I centralini vanno in tilt: «Non abusate del 112»
«Lasciate libero il 112». Tamponi solo a chi ha sintomi. Guardia medica, chiusure e disagi
C’è chi non è mai riuscito a prendere la linea. Chi dopo la paura per un possibile contagio s’è trovato con qualche linea di febbre. Chi, ancora, è stato messo in isolamento domiciliare in attesa del test.
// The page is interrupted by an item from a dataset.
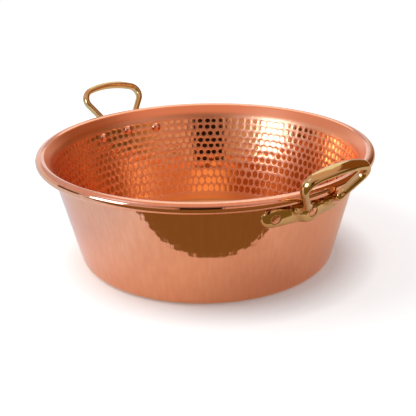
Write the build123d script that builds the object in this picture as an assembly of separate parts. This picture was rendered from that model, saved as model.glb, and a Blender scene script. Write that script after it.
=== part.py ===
from build123d import *
import math
import os

# A round copper jam pan with two cast brass handles, each held by three copper rivets.
# Millimetres and degrees. The origin is the middle of the base on the ground, Z is up,
# and the handles stand on +X (right) and -X (left).

os.makedirs("parts", exist_ok=True)

# The pan: one hammered sheet
rim_diameter = 380
pan_height = 130
foot_diameter = 290
foot_radius = 12
sheet = 1.5

# The rolled rim and the wire inside it
bead_diameter = 12
bead_stand_off = 2.6
ridge_drop = 11.5
ridge_radius = 22
curl_end_angle = -165
wire_clearance = 0.15

# The rivets
right_rivet_drop = 25.3
left_rivet_drop = 22
shank_diameter = 7
rivet_clearance = 0.1
head_diameter = 12
head_rise = 3.6
peened_diameter = 10
peened_rise = 0.7
peened_depth = 2.5

# The handle's plate, which is thickest in the middle
plate_length = 104
plate_drop = 3.2
ear_diameter = 24.2
ear_rivet_inset = 11.3
ear_rivet_drop = 2
ear_crown = 5.5
ear_edge = 2
boss_diameter = 22.4
web_diameter = 21
boss_crown = 9.5
boss_edge = 5.8
waist_radius = 140
band_spare = 1
shoulder_spread = 26
shoulder_rise = 5.5
shoulder_radius = 5

# The handle's loop, which leans outward clear of the rim
loop_lean = 31.5
loop_rise = 46.9
loop_gap = 0.8
leg_spread = 43
corner_spread = 51.5
corner_radius = 13
arch_radius = 100
foot_drop = 4.5
root_spread = 26
root_rise = 3.5
root_sink = 3.5
root_width = 12
root_thickness = 10
leg_width = 6.8
leg_thickness = 8.2
bar_width = 7.9
bar_thickness = 13.4
bar_middle_share = 0.5
right_loop_turn = 0
left_loop_turn = 2.5
left_handle_angle = 179.4

overrun = 5
upward = (Align.CENTER, Align.CENTER, Align.MIN)

# The cone of the wall's outside, and the middle of the bead
foot_reach = foot_diameter / 2
bead_radius = bead_diameter / 2
bead_reach = rim_diameter / 2 - bead_radius
bead_height = pan_height - bead_radius
wall_top_reach = bead_reach - bead_radius - bead_stand_off
wall_slope = (wall_top_reach - foot_reach) / bead_height
wall_angle = math.atan(wall_slope)

# Each handle's side: its name, its angle round the pan, its middle rivet's height, its loop's turn,
# and which way its rivets are counted, so that they go from the front of the pan to the back
sides = [
    ("right", 0, pan_height - right_rivet_drop, right_loop_turn, 1),
    ("left", left_handle_angle, pan_height - left_rivet_drop, left_loop_turn, -1),
]


def wall_reach(height, inset=0):
    """Distance from the axis to the wall's outside, or to the cone that lies inset within it."""
    return foot_reach + height * wall_slope - inset / math.cos(wall_angle)


def wall_plane(height):
    """A plane on the wall at +X: X along Y, Y up the slope, Z straight out."""
    return Plane(
        origin=(wall_reach(height), 0, height),
        x_dir=(0, 1, 0),
        z_dir=(math.cos(wall_angle), 0, -math.sin(wall_angle)),
    )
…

Ci sono tante storie, anzi migliaia a giudicare dal ritmo delle chiamate. E se è vero che la psicosi è sempre ingiustificata, resta il fatto che dopo l’invito a non presentarsi in pronto soccorso ma di limitarsi alle consulenze telefoniche, l’assalto ai centralini di emergenza è stato inevitabile. Uno tsunami di richieste che ha mandato in tilt non solo il numero regionale dedicato 800.89.45.45 (in un primo momento riservato alle sole richieste della zona rossa, ossia di Codogno e dintorni) ma anche il numero unico di emergenza 112. Qui un flusso esagerato di chiamate «non urgenti» ha occupato gli operatori e le linee anche per le chiamate di «emergenza ordinaria» (malori, aggressioni, incidenti) mettendo a rischio la vita di diverse persone in attesa di un intervento urgente. Tanto che è stato complicatissimo anche solo riuscire a prendere la linea. Tra l’altro ieri anche diversi ambulatori di guardia medica sono rimasti chiusi perché i medici hanno lamentato carenze nelle forniture di protezione.
Una situazione già vista domenica e destinata ad aumentare ancora nei prossimi giorni. Da qui l’appello del governatore Attilio Fontana e dell’assessore Giulio Gallera a tenere libere le linee: «I numeri sono tutti intasati, si pensava di riuscire a gestirli ma c’è stata grande ondata. Abbiamo chiesto rinforzi anche al centralino regionale e siamo in grado di assorbire telefonate». L’invito alla cautela nelle chiamate — spiegano i sanitari — specie quando si tratta di problemi che riguardano la salute, è raramente efficace perché chi è affetto da qualche patologia ha una percezione personale della gravità.
Per questo è necessario che si chiariscano alcuni aspetti. Non ci saranno tamponi per tutti i casi «sospetti». Si darà la precedenza a chi ha sintomi «gravi» e ha avuto contatti (certi) con un malato positivo. Ma a distanza di cinque giorni dal «paziente indice» (il 38enne di Codogno) la ricerca su larga scala di possibili contagi sarebbe azione improba, oltre che inutile. La Lombardia, specie la parte centrale e sud, è ormai considerata zona di diffusione del contagio. È chiaro che i casi di positività non sono più limitati al Basso Lodigiano. Tant’è che agli abitanti della cosiddetta zona rossa (i dieci Comuni isolati) il test non viene effettuato, se non appunto di fronte a gravi manifestazioni della malattia.
Si agisce cercando di gestire i casi, di limitarne le diffusione, di dare cura e soccorso ai malati gravi. «Da adesso in poi i tamponi per rilevare la presenza del nuovo coronavirus verranno eseguiti sui contatti dei pazienti positivi, solo quando sviluppano sintomi», hanno spiegato dalla Regione. In sostanza chi è stato esposto al possibile contagio, o si sente a rischio, viene messo in «isolamento domiciliare». Ma non c’è ricovero né test fino alla comparsa di sintomi gravi: febbre oltre i 39 gradi, problemi respiratori seri. A quel punto scatta il ricovero in ospedale e il malato viene sottoposto al tampone. Per le forme meno gravi, anche se si dovesse trattare di coronavirus, il decorso della malattia può restare quello domiciliare. Come una semplice influenza ma con la cautela di non contagiare altre persone.